For me the promise of less friction on a shopping/entertainment platform doesn’t outweigh the discomfort I have about sharing more data than I absolutely have to. Obviously I still participate by having a Steam account and using areas of the service so it’s about the degree to which I offer this stuff up willingly rather than anything else. Your personal boundaries will vary.
The other interesting thing here is just about the phrasing. Walker’s blog post positions the Steam store as an entity:
“The Store is constantly trying to balance all the different interested groups of players and developers. It knows that it has a limited number of spaces it can use to show games to a player. It has some knowledge of the player, if the player is logged in and has a purchase / play history. It has some knowledge of the game, based on what the developer has told it and what previous purchasers of the game have said & done. It chews on all that data, and finally, decides which games it should show the player in all the various sections of the Store.”

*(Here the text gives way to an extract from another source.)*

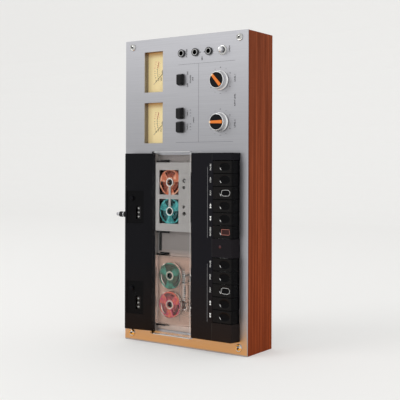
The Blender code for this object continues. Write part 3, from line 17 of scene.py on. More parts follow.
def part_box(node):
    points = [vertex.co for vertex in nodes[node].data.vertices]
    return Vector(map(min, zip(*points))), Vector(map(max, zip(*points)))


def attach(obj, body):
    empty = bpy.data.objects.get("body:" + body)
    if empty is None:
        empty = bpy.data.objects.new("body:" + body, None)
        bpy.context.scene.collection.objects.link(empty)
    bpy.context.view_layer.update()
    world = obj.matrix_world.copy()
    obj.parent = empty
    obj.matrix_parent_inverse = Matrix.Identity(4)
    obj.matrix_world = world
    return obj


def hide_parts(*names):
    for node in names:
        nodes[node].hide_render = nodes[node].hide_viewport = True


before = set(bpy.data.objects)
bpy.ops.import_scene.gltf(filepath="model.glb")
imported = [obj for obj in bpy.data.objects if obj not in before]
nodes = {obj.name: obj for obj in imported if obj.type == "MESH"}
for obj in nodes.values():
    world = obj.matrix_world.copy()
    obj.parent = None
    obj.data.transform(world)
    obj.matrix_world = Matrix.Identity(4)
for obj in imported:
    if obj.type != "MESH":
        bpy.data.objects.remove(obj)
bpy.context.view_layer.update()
print("solids in the frame:", len(nodes))

# %% [markdown]
# ## A short way to write shaders
# A finish is a small graph of nodes. Written one node at a time it is long to read, so two small
# classes carry the work. A Value is the output of some node: arithmetic on values, or comparing
# them, adds the Math nodes for it. A Finish is one material. Its node method adds any node from its
# type, its settings and what its sockets receive. The methods after that are those that recur: a
# point's place, a noise, a blend of two colours, a tint and a bump.


# %% Values that turn arithmetic into nodes
class Value:
    """The output of a node. Arithmetic on it adds a Math node and gives its output."""

    def __init__(self, finish, socket):
        self.finish = finish
        self.socket = socket

    def math(self, operation, first, second):
        return self.finish.node("Math", {"operation": operation}, {0: first, 1: second})

    def __add__(self, other):
        return self.math("ADD", self, other)

    def __sub__(self, other):
        return self.math("SUBTRACT", self, other)

    def __rsub__(self, other):
        return self.math("SUBTRACT", other, self)

    def __mul__(self, other):
        return self.math("MULTIPLY", self, other)

    def __truediv__(self, other):
        return self.math("DIVIDE", self, other)

    def __gt__(self, other):
        return self.math("GREATER_THAN", self, other)

    def __lt__(self, other):
        return self.math("LESS_THAN", self, other)

    def __abs__(self):
        return self.math("ABSOLUTE", self, 0.0)

    __radd__ = __add__
    __rmul__ = __mul__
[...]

I assume it’s shorthand for referring to the set of algorithms and types of intelligence Valve are deploying to manage the storefront’s variable behaviour but I enjoy seeing how these things gradually take on a fledgling identity through our communication with them and as we scrabble for ways to quickly explain what they’re doing.
Valve are working on another two big explainy blog posts. Next they’ll gab about “some ways the Store is being exploited”, which sounds like it might dig into changes to gifting and keys and whatnot. The third will get into Steam Direct, the upcoming scheme to replace Greenlight with more-open publishing, and talk about the fee Valve will charge for that.